Un petit comptable aux approches de la quarantaine, Edward Henderson, et un jeune mécanicien de vingt-cinq ans, Roger Bannon, se livrent aux joies de l'hypnotisme dans la ville australienne de Perth. Après une expérience apparemment plus corsée que les autres, ils se trouvent avoir subi (pour employer le jargon de l'auteur) une intertransmigration : l'esprit (ou l'âme, ou la conscience) de Henderson occupe le corps de Bannon, et vice versa. Telle est la substance principale du roman de G.M. Glaskin.
Qui est ce dernier ? Le texte de présentation du roman ne donne guère de détails à ce sujet et, à vrai dire, on n'est guère friand de ceux ci après avoir terminé son livre. La page de titre fait suivre son nom de l'indication esq. ce qui tendrait à établir qu'il est du sexe masculin. On veut bien le croire, mais il y a certaines tournures du texte qui s'expliqueraient mieux sous une plume féminine.
En effet, l'histoire est racontée par le sieur Henderson, qui présente au lecteur ce qu'était son ami Bannon avant l'intertransmigration. Il le fait en ces termes : « C'était plutôt un joli garçon au physique agréable, du genre blond et enfantin. Et pourtant il ne paraissait pas conscient de ses charmes, ce qui le rendait encore plus aimable : de grands yeux bleus (…) le front bien dessiné (…) le nez petit mais droit (…). Sa bouche, je crois, était ce qu'il avait de mieux…» Cette curieuse attirance physique manifeste encore ses effets après que Henderson a revêtu l'enveloppe corporelle de celui dont il décrit le charme « J'étais poussé par l'envie d'arracher les vêtements que je portais et de promener ces mains nouvelles et plus puissantes sur mon corps. Je voulais sentir et explorer son étendue et ses accidents, cette poitrine plus large qui se gonflait tellement plus quand je respirais, ce ventre plus plat et plus dur que n'avait jamais été le mien, les hanches étroites et les fesses fermes, les cuisses et les mollets plus larges. »

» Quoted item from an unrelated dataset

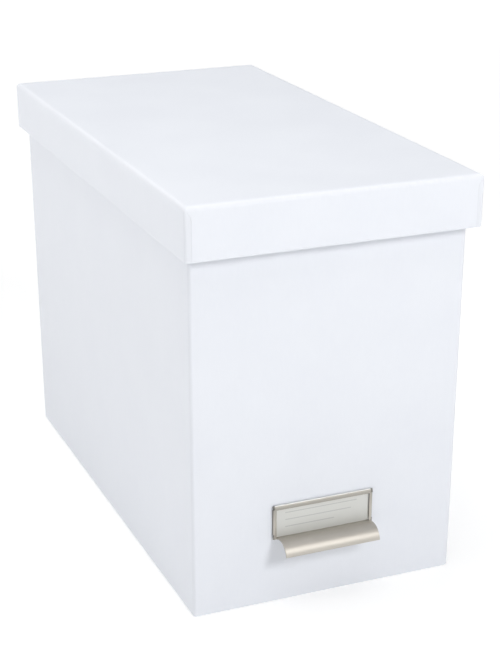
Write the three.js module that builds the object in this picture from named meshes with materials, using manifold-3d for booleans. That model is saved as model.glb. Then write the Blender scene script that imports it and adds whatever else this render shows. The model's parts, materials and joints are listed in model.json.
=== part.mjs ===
// Document box: a tall paper-covered board box for hanging files, with a lift-off lid
// and a stamped metal label holder whose window tongue is bent out as a pull.
// Millimetres, +Z up. The origin is the centre of the underside and the label end faces -Y.

import * as THREE from 'three';
import { mergeVertices } from 'three/addons/utils/BufferGeometryUtils.js';
import Module from 'manifold-3d';

const wasm = await Module();
wasm.setup();

// Overall sizes
const boxHeight = 262;
const lidWidth = 186;
const lidLength = 352;
const lidHeight = 32;
const bodyWidth = 176;
const bodyLength = 334;

// Board and paper
const boardThick = 2.3;
const wrapThick = 0.3;
const liningThick = 0.3;
const baseSheetThick = 0.4;
const glueFilm = 0.05;
const turnInDepth = 15;
const baseSheetInset = 3;

// Rounded edges: the boards are rounder than the paper over them, so that it lies clear
const bodyCornerRadius = 2;
const bodyFootRadius = 1;
const lidCornerRadius = 3.2;
const lidEdgeRadius = 3;
const lidSkirtRadius = 0.8;
const boardEase = 0.3;

// Lid seat and the room over the rails for the files' hooks
const lidSeatGap = 0.3;
const hookRoom = 11;

// File rails, one folded over the rim of each end wall
const railSheet = 0.8;
const railLeg = 12;
const railSideGap = 0.3;
const railEndGap = 2;
const railBendRadius = 1.2;

// Rivets through the rails
const rivetShankRadius = 1.5;
const rivetHeadRadius = 3;
const rivetHeadThick = 0.8;
const rivetBore = 0.3;
const rivetDrop = 7;
const rivetInset = 15;

// Label holder, stamped from one sheet
const holderOffset = -3;
const holderBottom = 45;
const holderWidth = 67.6;
const holderHeight = 23;
const holderSheet = 0.8;
const holderStandOff = 2;
const sideBarWidth = 3.2;
const topBarWidth = 3;
const bottomBarWidth = 1.2;
const cornerNotch = 3.2;
const pullRadius = 11.7;
const pullRootAngle = THREE.MathUtils.degToRad(62.6);
const pullTipAngle = THREE.MathUtils.degToRad(155);
const prongWidth = 3;
const prongSpacing = 9;
const prongReach = 5;
const prongEase = 0.3;

// Label card
const cardWidth = 62.4;
const cardHeight = 21.4;
const cardThick = 0.4;
const cardSeatGap = 0.3;

// Cutting and faceting
const overrun = 1;
const arcSteps = 3;
const edgeSteps = 5;
const pullSteps = 7;
const sharpestCornerShare = 0.05;
const roundSides = 24;

// Levels and layers worked out from the sizes above
const skinThick = wrapThick + glueFilm;
const rimThick = 2 * skinThick + boardThick;
const wallThick = skinThick + boardThick + glueFilm + liningThick;
const wrapBottom = baseSheetThick + glueFilm;
const floorBottom = wrapBottom + skinThick;
const floorTop = floorBottom + boardThick;
const floorLiningTop = floorTop + glueFilm + liningThick;
const lidBottom = boxHeight - lidHeight;
const sideRim = boxHeight - wallThick - lidSeatGap;
const railTop = boxHeight - wallThick - hookRoom;
const endRim = railTop - railSheet - glueFilm;
const rimInnerWidth = bodyWidth - 2 * rimThick;
const rimInnerLength = bodyLength - 2 * rimThick;
const railLength = rimInnerWidth - 2 * railEndGap;
const rivetLevel = railTop - rivetDrop;
const rivetPlace = railLength / 2 - rivetInset;

// Materials

function finish(color, roughness, metalness) {
  return () => new THREE.MeshStandardMaterial({ color, roughness, metalness });
}

const whitePaper = finish(0xe9ebf0, 0.62, 0);
const liningPaper = finish(0xe3e4e6, 0.85, 0);
const greyBoard = finish(0x9c968c, 0.9, 0);
const satinNickel = finish(0xc9bfb0, 0.32, 0.9);
const railSteel = finish(0xb9bbbd, 0.35, 0.9);
const labelStock = finish(0xd2d3cd, 0.7, 0);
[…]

Le narrateur éprouve d'ailleurs un tel intérêt à l'égard de ce nouveau lui-même qu'il ne s'occupe pratiquement plus de celui qui a revêtu son propre corps : on apprend vaguement que ce dernier est la victime de Mme Henderson, qu'il a une dépression et qu'il passe à l'hôpital. Il se suicide d'ailleurs obligeamment à la fin du livre, laissant ainsi Edward profiter en toute quiétude des attraits et avantages du corps de Roger.
Le sujet de l'intertransinigration, puisque intertransmigration il y a, n'est pas plus mauvais qu'un autre, même s'il n'est pas nouveau. Conan Doyle en avait tiré une divertissante nouvelle, « The great Keinplatz experiment ». Celui de l'individu qui subit brutalement une transformation de son apparence physique avait fourni à Marcel Aymé son roman « La belle image » qui, sans être un de ses meilleurs, se lisait néanmoins avec plaisir. On ne peut malheureusement pas en dire autant de ces « Billets de logement ».
Tout se passe avec une telle lenteur, dans ces pages, que le lecteur le plus patient finit par lâcher prise. L'auteur n'a pas fait son héros très intelligent ni très décidé : c'était évidemment son droit. Mais il eût mieux valu, en ce cas, nous épargner ses interminables réflexions, l'expression sans cesse renouvelée de sa stupéfaction et de la nécessité qu'il y a, pour lui, de s'adapter à sa nouvelle condition. Edward Henderson revient à lui : il explique sur cinq pages ses sensations, ce qui peut se comprendre. Il échange ensuite, sur une vingtaine de pages, ses impressions avec celui qui « porte » maintenant son corps. Avant de s'endormir, il nous régale de huit autres pages de ruminations. Et il ne faut pas croire que ses actions dénotent une rapidité plus grande : il se passe une bonne dizaine de pages entre le moment où sa femme arrive et celui où il commence à lui expliquer ce qui lui est arrivé (alors qu'il s'est longuement préparé, à l'avance, à l'idée de devoir lui faire ce récit).
À force de vouloir « sonner vrai », l'auteur n'a réussi qu'à nous présenter une sorte de film au ralenti, où la densité dégénère en lourdeur. Ses personnages sont conventionnels et monolithiques (l'épouse acariâtre et la bonne secrétaire dévouée formant un contraste, comme de juste), et son récit est fastidieux par l'abondance de notations inutiles et pesamment soulignées (ce dernier point est remarquablement conservé dans la version française).
Tout compte fait, ce livre est à ranger aux côtés de « La république lunatique », des « Faits d'Eiffel », du « Règne du bonheur » et de quelques autres : parmi les « Présence du Futur » dont la publication ne s'imposait guère.